**PROBLEM TO WORK ON:** Restate the span of lines that starts with the line containing "hide_parts(self.node)" and ends with the line containing "metres, angles degrees.", word for word, including both, with nothing else.

**RECORDED INFORMATION:**

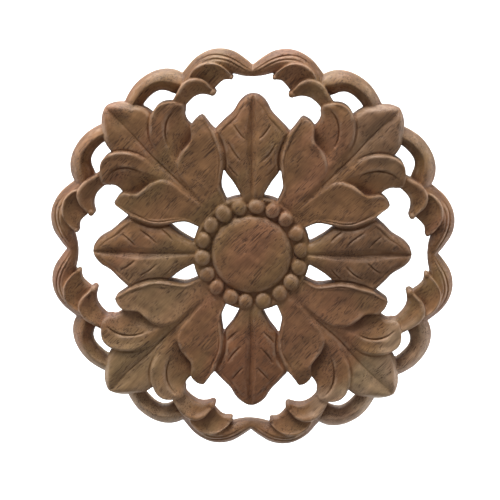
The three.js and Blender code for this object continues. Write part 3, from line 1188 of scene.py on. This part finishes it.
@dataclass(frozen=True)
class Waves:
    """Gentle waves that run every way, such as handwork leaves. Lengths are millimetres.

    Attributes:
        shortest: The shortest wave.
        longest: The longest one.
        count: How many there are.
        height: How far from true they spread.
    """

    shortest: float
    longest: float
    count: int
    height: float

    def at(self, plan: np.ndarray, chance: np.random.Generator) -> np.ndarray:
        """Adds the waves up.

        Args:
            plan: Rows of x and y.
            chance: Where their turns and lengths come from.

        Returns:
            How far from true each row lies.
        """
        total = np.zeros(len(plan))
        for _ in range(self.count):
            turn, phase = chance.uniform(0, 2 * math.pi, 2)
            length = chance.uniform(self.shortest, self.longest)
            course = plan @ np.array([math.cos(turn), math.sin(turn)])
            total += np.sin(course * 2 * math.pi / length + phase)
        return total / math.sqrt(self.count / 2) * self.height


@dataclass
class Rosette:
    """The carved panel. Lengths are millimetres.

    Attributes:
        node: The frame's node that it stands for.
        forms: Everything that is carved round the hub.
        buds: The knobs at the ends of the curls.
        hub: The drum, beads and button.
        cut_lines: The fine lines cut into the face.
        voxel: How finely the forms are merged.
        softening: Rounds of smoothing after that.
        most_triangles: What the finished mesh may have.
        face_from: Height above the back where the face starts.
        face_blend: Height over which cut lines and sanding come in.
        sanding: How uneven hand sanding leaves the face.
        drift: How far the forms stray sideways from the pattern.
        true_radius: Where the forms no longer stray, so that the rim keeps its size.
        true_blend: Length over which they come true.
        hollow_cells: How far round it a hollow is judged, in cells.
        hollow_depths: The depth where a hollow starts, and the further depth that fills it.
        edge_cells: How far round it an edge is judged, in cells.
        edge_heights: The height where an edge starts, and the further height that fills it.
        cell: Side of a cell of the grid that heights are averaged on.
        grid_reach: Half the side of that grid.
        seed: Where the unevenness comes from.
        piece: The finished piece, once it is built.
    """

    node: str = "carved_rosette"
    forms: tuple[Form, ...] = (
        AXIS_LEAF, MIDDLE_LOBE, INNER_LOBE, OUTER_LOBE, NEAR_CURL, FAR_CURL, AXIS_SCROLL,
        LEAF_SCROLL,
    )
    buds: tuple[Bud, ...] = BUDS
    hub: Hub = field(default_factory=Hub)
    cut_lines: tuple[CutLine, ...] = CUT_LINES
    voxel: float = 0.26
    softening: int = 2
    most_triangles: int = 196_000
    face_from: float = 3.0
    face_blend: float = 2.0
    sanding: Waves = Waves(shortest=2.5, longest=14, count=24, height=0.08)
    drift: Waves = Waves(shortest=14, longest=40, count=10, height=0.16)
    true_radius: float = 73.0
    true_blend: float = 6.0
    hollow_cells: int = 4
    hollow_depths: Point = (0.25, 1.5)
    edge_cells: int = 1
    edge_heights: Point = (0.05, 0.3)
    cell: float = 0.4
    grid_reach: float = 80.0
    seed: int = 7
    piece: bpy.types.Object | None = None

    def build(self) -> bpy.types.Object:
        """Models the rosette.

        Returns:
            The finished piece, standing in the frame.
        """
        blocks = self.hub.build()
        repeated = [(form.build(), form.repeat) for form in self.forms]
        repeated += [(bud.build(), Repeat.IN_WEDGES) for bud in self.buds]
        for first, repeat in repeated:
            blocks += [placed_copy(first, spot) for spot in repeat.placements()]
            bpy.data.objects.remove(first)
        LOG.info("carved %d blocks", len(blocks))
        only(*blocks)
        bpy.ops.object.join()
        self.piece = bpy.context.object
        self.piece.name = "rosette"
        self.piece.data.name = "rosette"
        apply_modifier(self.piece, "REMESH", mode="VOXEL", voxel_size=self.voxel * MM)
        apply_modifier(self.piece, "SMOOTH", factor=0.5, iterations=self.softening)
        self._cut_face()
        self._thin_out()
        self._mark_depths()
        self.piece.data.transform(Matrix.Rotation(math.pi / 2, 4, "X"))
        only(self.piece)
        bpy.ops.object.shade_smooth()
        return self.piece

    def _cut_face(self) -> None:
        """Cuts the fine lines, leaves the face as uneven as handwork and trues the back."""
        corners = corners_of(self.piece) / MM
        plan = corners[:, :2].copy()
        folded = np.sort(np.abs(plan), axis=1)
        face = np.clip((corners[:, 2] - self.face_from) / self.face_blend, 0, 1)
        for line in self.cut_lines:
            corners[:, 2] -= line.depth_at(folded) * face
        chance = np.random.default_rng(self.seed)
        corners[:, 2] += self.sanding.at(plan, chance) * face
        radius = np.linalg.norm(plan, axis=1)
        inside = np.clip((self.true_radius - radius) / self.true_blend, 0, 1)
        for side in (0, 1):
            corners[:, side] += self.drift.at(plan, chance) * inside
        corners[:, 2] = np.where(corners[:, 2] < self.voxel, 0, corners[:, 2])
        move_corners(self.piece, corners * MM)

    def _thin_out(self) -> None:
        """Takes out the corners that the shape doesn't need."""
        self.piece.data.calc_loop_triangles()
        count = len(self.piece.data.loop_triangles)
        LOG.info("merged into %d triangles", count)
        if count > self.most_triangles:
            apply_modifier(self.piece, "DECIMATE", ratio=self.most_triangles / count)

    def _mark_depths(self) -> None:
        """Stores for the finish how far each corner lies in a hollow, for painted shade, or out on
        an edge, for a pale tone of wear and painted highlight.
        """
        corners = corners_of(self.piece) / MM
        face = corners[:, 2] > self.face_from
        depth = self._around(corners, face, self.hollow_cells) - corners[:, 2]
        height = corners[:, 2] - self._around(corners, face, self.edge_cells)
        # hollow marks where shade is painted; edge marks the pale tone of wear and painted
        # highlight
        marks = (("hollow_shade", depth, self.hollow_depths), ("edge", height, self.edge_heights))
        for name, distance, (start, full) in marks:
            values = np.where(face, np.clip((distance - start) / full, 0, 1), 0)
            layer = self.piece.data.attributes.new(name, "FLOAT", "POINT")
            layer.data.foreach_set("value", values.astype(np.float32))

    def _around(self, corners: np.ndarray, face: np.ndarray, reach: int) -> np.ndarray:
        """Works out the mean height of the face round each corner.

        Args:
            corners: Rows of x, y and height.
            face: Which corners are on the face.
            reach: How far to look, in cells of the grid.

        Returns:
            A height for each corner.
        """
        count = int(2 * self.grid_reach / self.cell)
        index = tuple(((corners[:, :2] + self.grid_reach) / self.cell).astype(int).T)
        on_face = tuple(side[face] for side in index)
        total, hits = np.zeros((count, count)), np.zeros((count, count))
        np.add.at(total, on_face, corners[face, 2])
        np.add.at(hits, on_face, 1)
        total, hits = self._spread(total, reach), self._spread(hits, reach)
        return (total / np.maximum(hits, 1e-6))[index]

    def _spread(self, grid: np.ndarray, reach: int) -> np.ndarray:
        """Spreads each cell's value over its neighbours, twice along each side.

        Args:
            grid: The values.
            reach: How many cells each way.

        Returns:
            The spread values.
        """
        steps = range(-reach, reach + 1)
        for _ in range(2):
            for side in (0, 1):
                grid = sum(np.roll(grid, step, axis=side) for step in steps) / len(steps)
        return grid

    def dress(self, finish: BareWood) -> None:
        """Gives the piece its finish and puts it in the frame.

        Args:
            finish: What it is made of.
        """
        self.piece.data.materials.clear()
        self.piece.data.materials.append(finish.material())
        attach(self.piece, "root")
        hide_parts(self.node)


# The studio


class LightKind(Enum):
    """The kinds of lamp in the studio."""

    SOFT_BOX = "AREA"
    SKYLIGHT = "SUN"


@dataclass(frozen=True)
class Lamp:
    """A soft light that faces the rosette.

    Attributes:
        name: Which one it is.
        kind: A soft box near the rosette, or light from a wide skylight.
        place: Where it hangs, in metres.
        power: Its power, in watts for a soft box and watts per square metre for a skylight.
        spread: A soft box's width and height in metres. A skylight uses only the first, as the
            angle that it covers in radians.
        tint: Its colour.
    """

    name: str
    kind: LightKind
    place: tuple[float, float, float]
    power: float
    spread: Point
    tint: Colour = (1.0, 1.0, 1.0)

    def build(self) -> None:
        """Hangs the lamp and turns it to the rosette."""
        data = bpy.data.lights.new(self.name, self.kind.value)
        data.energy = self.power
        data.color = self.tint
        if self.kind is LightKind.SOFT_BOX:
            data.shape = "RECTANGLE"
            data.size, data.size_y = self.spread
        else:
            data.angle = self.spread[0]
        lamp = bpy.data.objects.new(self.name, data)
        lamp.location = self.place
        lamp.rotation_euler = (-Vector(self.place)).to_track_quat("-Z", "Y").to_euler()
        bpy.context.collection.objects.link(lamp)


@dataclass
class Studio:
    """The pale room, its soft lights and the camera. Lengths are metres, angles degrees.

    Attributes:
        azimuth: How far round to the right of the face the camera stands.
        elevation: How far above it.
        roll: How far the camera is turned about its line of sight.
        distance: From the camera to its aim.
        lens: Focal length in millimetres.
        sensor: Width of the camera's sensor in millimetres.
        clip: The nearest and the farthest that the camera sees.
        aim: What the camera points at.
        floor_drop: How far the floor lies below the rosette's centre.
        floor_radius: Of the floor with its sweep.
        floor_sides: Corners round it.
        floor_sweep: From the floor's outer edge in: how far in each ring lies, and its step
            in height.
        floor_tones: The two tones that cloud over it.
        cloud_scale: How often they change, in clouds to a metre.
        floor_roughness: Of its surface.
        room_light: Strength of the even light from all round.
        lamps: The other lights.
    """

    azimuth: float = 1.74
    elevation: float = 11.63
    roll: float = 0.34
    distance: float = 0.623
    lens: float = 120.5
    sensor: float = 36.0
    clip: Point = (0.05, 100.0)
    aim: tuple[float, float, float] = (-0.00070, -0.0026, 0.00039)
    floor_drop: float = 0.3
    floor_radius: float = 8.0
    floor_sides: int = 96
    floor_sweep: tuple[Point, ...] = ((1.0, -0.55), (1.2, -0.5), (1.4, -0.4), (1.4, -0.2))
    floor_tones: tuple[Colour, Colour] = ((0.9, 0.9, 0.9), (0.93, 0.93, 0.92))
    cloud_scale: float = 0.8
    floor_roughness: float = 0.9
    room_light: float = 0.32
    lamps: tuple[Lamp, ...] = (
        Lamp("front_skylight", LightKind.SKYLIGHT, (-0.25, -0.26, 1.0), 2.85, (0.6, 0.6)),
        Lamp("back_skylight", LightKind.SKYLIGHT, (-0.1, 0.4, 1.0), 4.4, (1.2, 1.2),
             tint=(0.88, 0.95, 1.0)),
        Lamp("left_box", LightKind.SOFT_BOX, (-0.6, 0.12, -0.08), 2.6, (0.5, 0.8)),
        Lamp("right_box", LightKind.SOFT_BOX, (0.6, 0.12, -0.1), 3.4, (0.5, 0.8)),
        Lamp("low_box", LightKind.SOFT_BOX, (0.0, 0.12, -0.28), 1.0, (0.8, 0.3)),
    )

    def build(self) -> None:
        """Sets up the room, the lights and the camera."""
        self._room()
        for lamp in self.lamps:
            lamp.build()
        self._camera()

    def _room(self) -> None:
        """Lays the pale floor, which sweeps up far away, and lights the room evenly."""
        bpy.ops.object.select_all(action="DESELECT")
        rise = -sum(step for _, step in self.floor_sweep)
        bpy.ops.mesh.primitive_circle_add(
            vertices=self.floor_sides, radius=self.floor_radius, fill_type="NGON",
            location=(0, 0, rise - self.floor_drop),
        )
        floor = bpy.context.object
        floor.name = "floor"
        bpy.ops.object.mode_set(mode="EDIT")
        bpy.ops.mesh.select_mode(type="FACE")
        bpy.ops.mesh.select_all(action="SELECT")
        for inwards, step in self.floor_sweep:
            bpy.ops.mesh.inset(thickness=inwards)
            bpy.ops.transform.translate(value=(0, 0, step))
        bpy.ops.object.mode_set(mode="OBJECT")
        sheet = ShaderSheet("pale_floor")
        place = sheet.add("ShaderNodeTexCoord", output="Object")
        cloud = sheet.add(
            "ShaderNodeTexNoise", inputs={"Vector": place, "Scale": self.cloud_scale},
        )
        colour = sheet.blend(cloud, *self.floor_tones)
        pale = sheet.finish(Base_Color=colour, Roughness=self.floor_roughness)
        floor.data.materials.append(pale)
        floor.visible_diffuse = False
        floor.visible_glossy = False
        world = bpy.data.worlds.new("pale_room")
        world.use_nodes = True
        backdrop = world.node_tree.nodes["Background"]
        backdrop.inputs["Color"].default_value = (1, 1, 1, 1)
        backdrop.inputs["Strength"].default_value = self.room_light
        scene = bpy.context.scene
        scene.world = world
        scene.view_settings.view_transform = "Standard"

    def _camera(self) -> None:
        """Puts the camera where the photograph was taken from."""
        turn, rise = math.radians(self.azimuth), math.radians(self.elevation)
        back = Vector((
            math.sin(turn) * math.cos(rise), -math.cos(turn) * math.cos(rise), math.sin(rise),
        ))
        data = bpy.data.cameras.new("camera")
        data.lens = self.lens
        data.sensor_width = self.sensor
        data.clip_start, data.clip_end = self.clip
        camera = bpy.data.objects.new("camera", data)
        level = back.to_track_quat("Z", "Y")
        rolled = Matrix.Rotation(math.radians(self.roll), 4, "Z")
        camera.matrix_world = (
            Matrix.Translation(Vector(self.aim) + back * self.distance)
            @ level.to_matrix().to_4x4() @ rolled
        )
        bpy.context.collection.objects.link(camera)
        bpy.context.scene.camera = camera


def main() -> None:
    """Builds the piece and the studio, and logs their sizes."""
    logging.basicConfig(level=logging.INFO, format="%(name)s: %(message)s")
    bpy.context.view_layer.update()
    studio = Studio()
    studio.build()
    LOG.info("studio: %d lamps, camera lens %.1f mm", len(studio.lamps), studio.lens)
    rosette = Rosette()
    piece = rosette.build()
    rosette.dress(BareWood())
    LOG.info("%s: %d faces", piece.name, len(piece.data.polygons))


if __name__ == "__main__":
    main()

**PROBLEM SOLUTION:**
        hide_parts(self.node)


# The studio


class LightKind(Enum):
    """The kinds of lamp in the studio."""

    SOFT_BOX = "AREA"
    SKYLIGHT = "SUN"


@dataclass(frozen=True)
class Lamp:
    """A soft light that faces the rosette.

    Attributes:
        name: Which one it is.
        kind: A soft box near the rosette, or light from a wide skylight.
        place: Where it hangs, in metres.
        power: Its power, in watts for a soft box and watts per square metre for a skylight.
        spread: A soft box's width and height in metres. A skylight uses only the first, as the
            angle that it covers in radians.
        tint: Its colour.
    """

    name: str
    kind: LightKind
    place: tuple[float, float, float]
    power: float
    spread: Point
    tint: Colour = (1.0, 1.0, 1.0)

    def build(self) -> None:
        """Hangs the lamp and turns it to the rosette."""
        data = bpy.data.lights.new(self.name, self.kind.value)
        data.energy = self.power
        data.color = self.tint
        if self.kind is LightKind.SOFT_BOX:
            data.shape = "RECTANGLE"
            data.size, data.size_y = self.spread
        else:
            data.angle = self.spread[0]
        lamp = bpy.data.objects.new(self.name, data)
        lamp.location = self.place
        lamp.rotation_euler = (-Vector(self.place)).to_track_quat("-Z", "Y").to_euler()
        bpy.context.collection.objects.link(lamp)


@dataclass
class Studio:
    """The pale room, its soft lights and the camera. Lengths are metres, angles degrees.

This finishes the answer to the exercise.